- **Instructions to follow**: Which lines below fall between the one containing "const plant = new THREE.Group();" and the one containing "bpy.context.scene.collection.objects.link(empty)"? Repeat them exactly, counting both of those lines, and add nothing else.

- **Data block**:
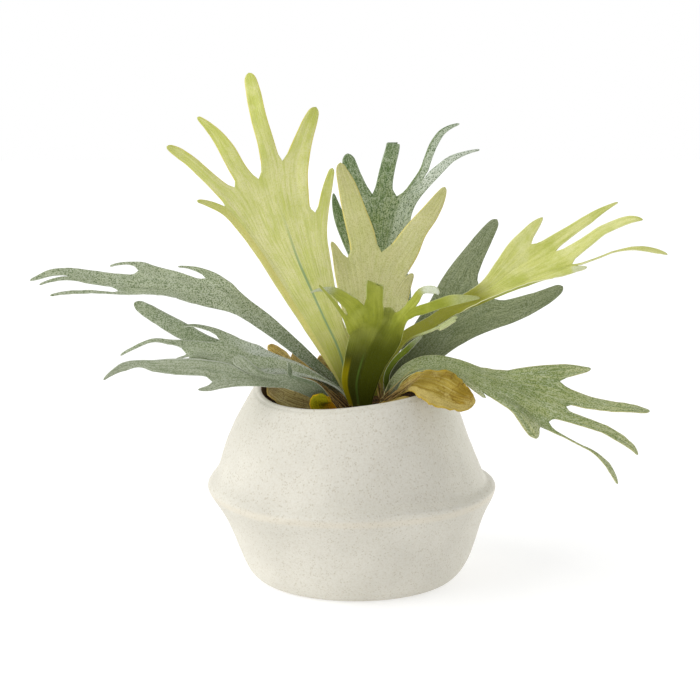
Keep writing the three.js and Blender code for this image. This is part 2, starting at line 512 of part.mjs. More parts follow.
/** Closed body: the middle surface offset to both sides along its normals, with walls round its edge. */
function thicken({ points, normals, reach, triangles }, thicknessAt) {
  const edges = new Map();
  for (const [a, b, c] of triangles) {
    for (const [u, v] of [[a, b], [b, c], [c, a]]) {
      if (!edges.delete(`${v} ${u}`)) edges.set(`${u} ${v}`, [u, v]);
    }
  }
  const moved = (side) => points.map((p, i) => add(p, normals[i], (side * thicknessAt(reach[i])) / 2));
  const count = points.length;
  const faces = [...triangles, ...triangles.map(([a, b, c]) => [a + count, c + count, b + count])];
  for (const [u, v] of edges.values()) faces.push([v, u, u + count], [v, u + count, v + count]);
  return meshData([...moved(1), ...moved(-1)], faces);
}

function meshData(points, faces) {
  return { positions: new Float32Array(points.flat()), indices: new Uint32Array(faces.flat()) };
}

function thicknessOf({ blade = BLADE }) {
  return (t) => blade + Math.max(0, STALK_THICKNESS - blade) * clamp(1 - t / STALK_LENGTH, 0, 1);
}

function frondBody(frond) {
  return thicken(sheetOf(frond), thicknessOf(frond));
}

/** Slot for a stalk: the lower rows of its own sheet, wider, thicker and reaching below its foot. */
function slotBody(frond) {
  const { points, normals, reach, triangles } = sheetOf(frond);
  const kept = triangles.filter((triangle) => triangle.every((v) => reach[v] <= SLOT_LENGTH + 0.1));
  const used = [...new Set(kept.flat())];
  const centreOf = (level) => {
    const row = used.filter((v) => Math.abs(reach[v] - level) < 0.01);
    return row.reduce((sum, v) => add(sum, points[v], 1 / row.length), [0, 0, 0]);
  };
  const next = Math.min(...used.map((v) => reach[v]).filter((t) => t > 0));
  const down = unit(add(centreOf(0), centreOf(next), -1));
  const widened = (v) => {
    const out = add(points[v], centreOf(reach[v]), -1);
    const wider = add(points[v], unit(out), length(out) > 0.1 ? SLOT_GAP : 0);
    return reach[v] === 0 ? add(wider, down, SLOT_GAP) : wider;
  };
  const number = new Map(used.map((v, i) => [v, i]));
  const sheet = {
    points: used.map(widened),
    normals: used.map((v) => normals[v]),
    reach: used.map((v) => reach[v]),
    triangles: kept.map((triangle) => triangle.map((v) => number.get(v))),
  };
  return thicken(sheet, (t) => thicknessOf(frond)(t) + 2 * SLOT_GAP);
}

/** Closed body of rings about the Z axis; the first and last rows of the profile are single points. */
function ringBody(profile, segments, place) {
  const points = [place(profile[0], 0)];
  for (const row of profile.slice(1, -1)) {
    for (let i = 0; i < segments; i++) points.push(place(row, (2 * Math.PI * i) / segments));
  }
  points.push(place(profile.at(-1), 0));
  const faces = [];
  const top = 1 + (profile.length - 3) * segments;
  for (let i = 0; i < segments; i++) {
    const j = (i + 1) % segments;
    faces.push([0, 1 + j, 1 + i]);
    for (let ring = 1; ring < top; ring += segments) {
      const [a, b] = [ring + i, ring + j];
      faces.push([a, b, b + segments], [a, b + segments, a + segments]);
    }
    faces.push([top + i, top + j, points.length - 1]);
  }
  return meshData(points, faces);
}

/** Outer radius of the pot without its lip: a side that widens to the belt, then a shoulder that draws in. */
function outsideRadius(z) {
  const { foot, side, belt, beltZ, rim, rimZ } = POT;
  if (z <= beltZ) {
    const x = clamp(z / FOOT_ROUNDING, 0, 1);
    const corner = (side - foot) * (1 - Math.sqrt(x * (2 - x)));
    return side + (belt - side) * (z / beltZ) ** SIDE_CURVE - corner;
  }
  const u = (z - beltZ) / (rimZ - beltZ);
  return rim + (belt - rim) * (1 - u) * (1 + SHOULDER_CURVE * u);
}

const hill = (x) => Math.exp(-(x ** 2));
const turnBetween = (a, b) => Math.atan2(Math.sin(a - b), Math.cos(a - b));

/** How far the belt and the rim rise from level, at a height and an angle round the pot. */
function riseOf(z, angle) {
  const { level, crest, crestAt, crestWidth, dip, dipAt, dipWidth, reach } = BELT_WAVE;
  const belt = level + crest * hill(turnBetween(angle, crestAt) / crestWidth)
    - dip * hill(turnBetween(angle, dipAt) / dipWidth);
  const rim = RIM_WAVE.level + RIM_WAVE.right * Math.cos(angle) + RIM_WAVE.back * Math.sin(angle)
    + RIM_WAVE.corners * Math.sin(2 * angle);
  const up = clamp((z - RIM_WAVE.from) / RIM_WAVE.span, 0, 1);
  return z < POT.floor ? 0 : belt * hill((z - POT.beltZ) / reach) + rim * up;
}

/** A point of the hand-made pot: its profile with the lip, leaning, its belt and rim waved. */
function potPoint([radius, z], angle) {
  if (radius === 0) return [0, 0, z];
  const up = (z - POT.beltZ) / (POT.rimZ - POT.beltZ);
  const fade = up > 0 ? LIP.above - LIP.skew * Math.cos(angle) : LIP.below;
  const lip = LIP.out * hill((z - POT.beltZ) / fade);
  const lean = up > 0
    ? LEAN.above * Math.sin(Math.PI * up)
    : LEAN.below * Math.sin((Math.PI * (POT.beltZ - z)) / LEAN.span);
  const r = radius + lip + lean * Math.cos(angle) + OVAL * Math.sin(2 * angle) * clamp(up, 0, 1);
  return [r * Math.cos(angle), r * Math.sin(angle), z + riseOf(z, angle)];
}

/** Inside of the pot, from the floor up to a height, drawn in by a gap. */
function insideRows(top, gap) {
  const { wall, floor } = POT;
  const heights = [18, 34, 50, 66.5, 84, 100, 114, SOIL_Z, 140].filter((z) => z <= top);
  const side = heights.map((z) => [outsideRadius(z) - wall - gap, z]);
  return [[64 - gap, floor + gap], [76 - gap, floor + 3 + gap], ...side];
}

function potBody() {
  const { wall, rim, rimZ, floor } = POT;
  const outside = [0, 1.5, 5, 12, 26, 40, 54, 62, 66.5, 70, 75, 82, 91, 104, 118, 131, 140]
    .map((z) => [outsideRadius(z), z]);
  const lip = [0, 1, 2, 3, 4].map((i) => {
    const turn = (Math.PI * i) / 4;
    return [rim + (Math.cos(turn) - 1) * (wall / 2), rimZ + (Math.sin(turn) - 1) * (wall / 2)];
  });
  const inside = insideRows(rimZ, 0).reverse();
  return ringBody([[0, 0], ...outside, ...lip, ...inside, [0, floor]], SEGMENTS, potPoint);
}

const crownPoint = ([radius, z], angle) => (
  [CROWN.x + radius * Math.cos(angle), CROWN.y + radius * Math.sin(angle), z]);

/** Soil that fills the pot to below its rim, set off from the wall, with a round seat for the crown. */
function soilBody() {
  const bottom = POT.floor + SEAT_GAP;
  const surface = [[60, SOIL_Z + SOIL_MOUND], [0, SOIL_Z + SOIL_MOUND]];
  const profile = [[0, bottom], ...insideRows(SOIL_Z, 2 * SEAT_GAP), ...surface];
  const filling = ringBody(profile, SEGMENTS, potPoint);
  const low = CROWN.bottom - SEAT_GAP;
  const wide = CROWN.radius + SEAT_GAP;
  const seat = ringBody([[0, low], [wide, low], [wide, POT.rimZ], [0, POT.rimZ]], SEGMENTS, crownPoint);
  return dataOf(solidOf(filling).subtract(solidOf(seat)));
}

/** Fibrous crown: a low mound in the soil with one slot for each stalk. */
function crownBody() {
  const { radius, bottom, top } = CROWN;
  const shares = [1, 0.87, 0.67, 0.38];
  const mound = shares.map((k) => [radius * k, top - (top - CROWN_EDGE_Z) * k * k]);
  const body = ringBody([[0, bottom], [radius, bottom], ...mound, [0, top]], SEGMENTS, crownPoint);
  const slots = Object.values(FRONDS).map((frond) => solidOf(slotBody(frond)).hull());
  const cut = slots.reduce((crown, slot) => crown.subtract(slot), solidOf(body));
  const [largest] = cut.decompose().sort((a, b) => b.volume() - a.volume());
  return dataOf(largest.simplify(SIMPLER));
}

const wasm = await Module();
wasm.setup();

function solidOf({ positions, indices }) {
  return new wasm.Manifold(new wasm.Mesh({ numProp: 3, vertProperties: positions, triVerts: indices }));
}

function dataOf(solid) {
  const { vertProperties, triVerts } = solid.getMesh();
  return { positions: vertProperties, indices: triVerts };
}

function mesh(name, { positions, indices }, look) {
  const geometry = new THREE.BufferGeometry();
  geometry.setAttribute('position', new THREE.BufferAttribute(positions, 3));
  geometry.setIndex(new THREE.BufferAttribute(indices, 1));
  geometry.computeVertexNormals();
  const piece = new THREE.Mesh(geometry, new THREE.MeshStandardMaterial(look));
  piece.name = name;
  return piece;
}

const plant = new THREE.Group();
plant.name = 'potted_staghorn_fern';
plant.add(mesh('pot', potBody(), { color: 0xd9d5c8, roughness: 0.7, metalness: 0 }));
plant.add(mesh('soil', soilBody(), { color: 0x2e2218, roughness: 0.95, metalness: 0 }));
plant.add(mesh('crown', crownBody(), { color: 0x5a4028, roughness: 0.9, metalness: 0 }));
for (const [name, frond] of Object.entries(FRONDS)) plant.add(mesh(name, frondBody(frond), frond.look));

export default plant;
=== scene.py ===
"""Potted staghorn fern: finer fronds, leaves, pot, soil and crown round the CAD frame, in metres."""

import math
from types import SimpleNamespace

import bpy
import numpy as np
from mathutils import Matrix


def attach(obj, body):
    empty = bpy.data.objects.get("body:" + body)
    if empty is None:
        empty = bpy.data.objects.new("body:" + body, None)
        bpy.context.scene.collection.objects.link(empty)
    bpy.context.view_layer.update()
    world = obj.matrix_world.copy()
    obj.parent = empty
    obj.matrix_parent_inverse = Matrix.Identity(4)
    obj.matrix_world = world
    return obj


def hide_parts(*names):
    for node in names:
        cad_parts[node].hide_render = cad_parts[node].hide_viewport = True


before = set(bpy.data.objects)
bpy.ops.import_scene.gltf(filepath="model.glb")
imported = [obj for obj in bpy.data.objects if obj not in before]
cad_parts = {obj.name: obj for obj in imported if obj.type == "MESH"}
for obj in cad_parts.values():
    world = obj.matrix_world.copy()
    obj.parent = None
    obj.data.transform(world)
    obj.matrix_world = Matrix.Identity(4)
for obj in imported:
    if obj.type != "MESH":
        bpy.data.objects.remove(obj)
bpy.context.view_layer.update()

MM = 0.001

# The pot: radii at the foot, side, belt and rim, heights, wall and floor, in mm.
POT = SimpleNamespace(foot=73.7, side=77.2, belt=102.7, belt_z=66.5, rim=72.7, rim_z=146.5, wall=5, floor=8)
FOOT_ROUNDING = 15  # height of the curve from the base to the side
SIDE_CURVE = 0.69  # power of the curve from the foot out to the belt
SHOULDER_CURVE = 0.38  # how far the shoulder bulges out of a straight cone
LIP = SimpleNamespace(out=6.3, below=16, above=6.2, skew=3.6)  # the belt's lip, and how it fades
LEAN = SimpleNamespace(below=3.6, above=-2.4, span=100)  # sideways lean of the lower and upper half
OVAL = -2  # how far the rim is out of round
RIM_WAVE = SimpleNamespace(start=105, span=40, level=-0.5, right=2.5, back=2.6, corners=-3)
BELT_WAVE = SimpleNamespace(reach=22, level=3.2, crest=3.4, crest_at=5.06, crest_width=0.45,
                            dip=3.9, dip_at=4.1, dip_width=0.22)
CAP_RADIUS = 0.5  # of the rings that the end caps close, which stay round and level
INNER_FOOT = 18  # height at which the inner wall turns into the floor
SOIL_Z = 127
SOIL_GAP = 0.7  # between the soil and the inner wall
CROWN = SimpleNamespace(x=6, y=-8, radius=40, bottom=113, base=129, top=138.5)
FOOT_Z = 121  # height at which the stalks end in the crown
TURNS = SimpleNamespace(pot=240, soil=160, crown=128)  # points once round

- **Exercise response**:
const plant = new THREE.Group();
plant.name = 'potted_staghorn_fern';
plant.add(mesh('pot', potBody(), { color: 0xd9d5c8, roughness: 0.7, metalness: 0 }));
plant.add(mesh('soil', soilBody(), { color: 0x2e2218, roughness: 0.95, metalness: 0 }));
plant.add(mesh('crown', crownBody(), { color: 0x5a4028, roughness: 0.9, metalness: 0 }));
for (const [name, frond] of Object.entries(FRONDS)) plant.add(mesh(name, frondBody(frond), frond.look));

export default plant;
=== scene.py ===
"""Potted staghorn fern: finer fronds, leaves, pot, soil and crown round the CAD frame, in metres."""

import math
from types import SimpleNamespace

import bpy
import numpy as np
from mathutils import Matrix


def attach(obj, body):
    empty = bpy.data.objects.get("body:" + body)
    if empty is None:
        empty = bpy.data.objects.new("body:" + body, None)
        bpy.context.scene.collection.objects.link(empty)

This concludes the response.